I would like to again say thank you particularly to those ever loyal and close friends who have encouraged me during all of my time in politics and who mentored me. I mentioned many by name in my first speech in 2002 and, without repeating the list, I would like to thank them again and the many other friends that I have made and who have supported me since then. Without that support I would not have served either in the Queensland parliament or in the Senate. And to the Liberal Party, my most sincere thanks. I will now go back to being a simple party member, but it will always be my first political home.

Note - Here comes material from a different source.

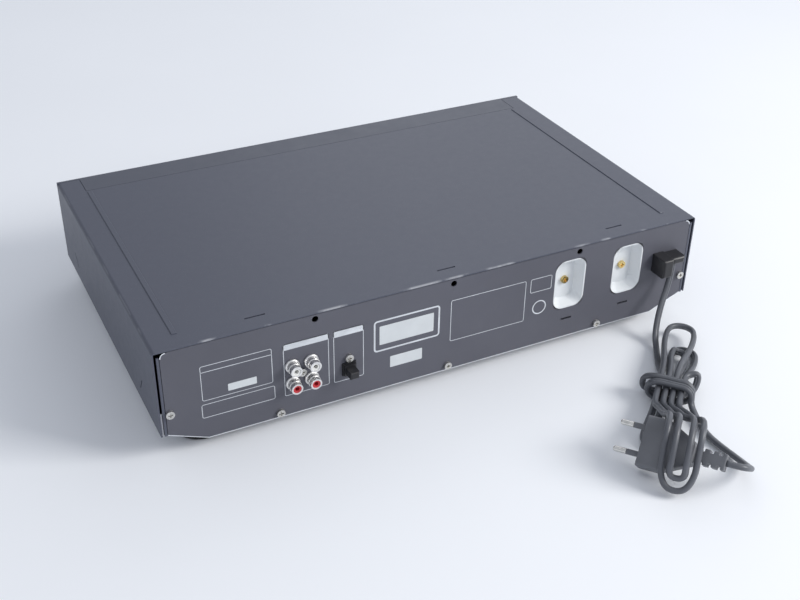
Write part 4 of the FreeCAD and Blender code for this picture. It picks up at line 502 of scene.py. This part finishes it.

I would also like to thank the officers and staff of the Senate, who have always given me professional and courteous assistance. Many others remain to be thanked, not the least the many individual personal staff and party supporters who have kept me motivated and able to do my job in both the party and the parliament. For the benefit of time I will simply make that a collective thanks, although one name must be mentioned and that is that of Desley Wharton, my personal assistant, who has seen me through two parliaments and the spaces in between and whose support and trust has never foundered. Thank you to those in this place and the other who have served with me, guided me and listened to me over the last five years. I look forward now with genuine optimism to the next phase of my life and I wish all of you and your loved ones the very best of good health and happiness. I conclude by saying God bless you all.